United Express is a brand label for regional partners, many operating into crowded hubs where gates, taxi lines, and traffic programs decide the pace. BTS data for the first half of 2025 put United Express at 72.5% on-time. When an inbound misses its slot, the aircraft can wait for a gate, the crew times out, or the outbound departs late with the same plane, and the same ripple. Recovery is rarely clean. The itinerary becomes smaller delays that stack until the last connection closes. One slip often becomes a longer layover, then a late-night arrival that changes the next day. At peak hubs, gate space becomes the bottleneck.
American Airlines

American’s network scale can absorb problems, but it can also spread them when hub weather or congestion tightens the schedule. In the first half of 2025, BTS data showed 73.6% on-time arrivals, and DOT’s May 2025 report listed 72.5%. Those percentages show up as real friction: longer rebooking lines, thinner connection margins, and itineraries pushed into late-night hours when options shrink. A single late inbound can turn a simple connection into a reroute through a different city, plus a surprise hotel night. The common outcome is not cancellation, but a late arrival that misses the one hinge connection. Buffers help on tight days.
JetBlue Airways

JetBlue leans heavily on the Northeast, where runway constraints and summer storms can stack delays that linger even after the sky clears. Early 2025 BTS data placed JetBlue at 74.5% on-time, and DOT’s May 2025 report showed 73.4%. Flighty’s 2025 review ranked it among the most delayed, with 25% of flights 15+ minutes late.
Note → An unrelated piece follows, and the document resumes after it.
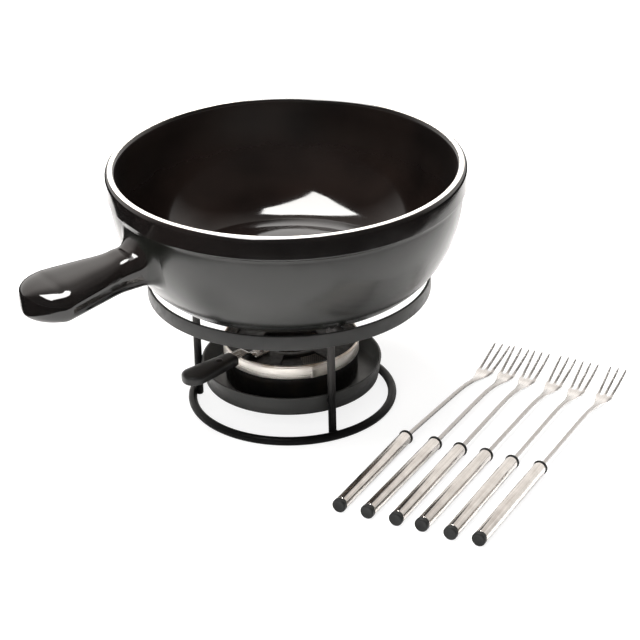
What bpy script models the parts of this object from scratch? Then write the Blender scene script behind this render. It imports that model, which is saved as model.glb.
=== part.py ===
"""Fondue pot set: a glazed ceramic pot on a wire stand, with a spirit burner and a row of forks.

Metres, +Z up. The origin is the middle of the set's footprint, on the table. The pot, the stand
and the burner share one upright axis, and the forks lie side by side in front and to the right.
"""
from math import cos, pi, radians, sin, sqrt, tan

import bmesh
import bpy
from mathutils import Matrix, Vector

# ---------------------------------------------------------------- driving dimensions (metres)
GAP = 0.0003                  # clearance between pieces that touch or are welded on the real set

STAND_AXIS = (-0.0298, 0.0430)   # where the stand stands, from the middle of the footprint

# wire stand
RING_R = 0.0689               # base ring, to the middle of its wire
RING_WIRE = 0.0030            # radius of the base ring's wire
UPRIGHT_R = 0.0648            # uprights, distance from the stand's axis
UPRIGHT_WIRE = 0.0027         # radius of the uprights' wire
UPRIGHT_ANGLES = (-66.3, 53.7, 173.7)
UPRIGHT_FOOT = 0.0004         # the feet stop just above the table
ARM_BEND = 0.0065             # bend radius where an upright turns out to the band
BAND_R = 0.0960               # outside of the top band
BAND_THICK = 0.0018
BAND_LOW = 0.0850
BAND_HIGH = 0.0953
ARM_Z = BAND_LOW + 0.0020     # middle of the arms that carry the pot

# burner tray, welded between the uprights
TRAY_LOW = 0.0172
TRAY_HIGH = 0.0314
TRAY_FLOOR_R = 0.0604
TRAY_RIM_R = 0.0618
TRAY_SHEET = 0.0012

# pot
POT_BASE = ARM_Z + UPRIGHT_WIRE + GAP
POT_BASE_R = 0.0740           # flat part of the underside
POT_WALL_R = 0.1177           # outside of the wall under the collar
COLLAR_LOW = 0.1590
POT_R = 0.1200                # outside of the collar
POT_TOP = 0.1760
POT_MOUTH_R = 0.1130          # inside of the lip
POT_FLOOR = 0.0975
POT_FLOOR_R = 0.0680
WALL_CURVE = 1.85             # roundness of the outside, 2 would be an ellipse
INNER_CURVE = 2.0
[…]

The pain lands on timed plans: event doors, last-mile pickups, and connections that look comfortable until a departure queue at JFK or Boston eats the buffer. Even a 25-minute delay can matter when baggage claim, rideshare surge, and late check-in rules are already tight, and the day has no room left.
Allegiant Air

Allegiant can be convenient, but its limited daily frequencies make delays feel heavier, because there may not be another flight for hours or until tomorrow. In the first half of 2025, BTS data showed 74.8% on-time arrivals, and DOT’s May 2025 report listed 75.9%. On a high-frequency network, a slip can be patched. On a thin schedule, it becomes a missed cruise embarkation, a lost hotel night, or a last-minute drive across the state. The delay is the same. The consequences are not. That is why the same delay feels bigger on leisure routes, where hotels, tours, and car pickups are timed, and alternatives are sparse.
Endeavor Air

Endeavor operates many Delta Connection flights, and regional banks leave little slack when gates fill and taxi lines stretch. In the first half of 2025, BTS data showed Endeavor at 75.0% on-time. These legs often sit at the front or back of a longer itinerary, so a late regional segment can erase the mainline connection without warning. Rebooking may mean hours of waiting, a later arrival, and bags that take a different route. It starts as a short delay and ends as a rescheduled day. For trips built around a wedding, a meeting, or a cruise pier time, that regional leg deserves the same caution as the long flight that follows.
Envoy Air

Envoy flies many American Eagle routes, and its performance can decide whether a tight connection works or collapses. BTS data for the first half of 2025 showed Envoy at 76.3% on-time, which still leaves a meaningful share of late arrivals. Because many routes serve smaller airports, the backup plan can be thin: fewer later departures, fewer open seats, and long holds for the next day’s first wave. A modest slip can become a reroute through a new hub, plus a late bag and an unexpected hotel bill. On two-leg trips, a late connector can strand passengers while the long flight departs on time. The fix often means a new hub, and a later bag.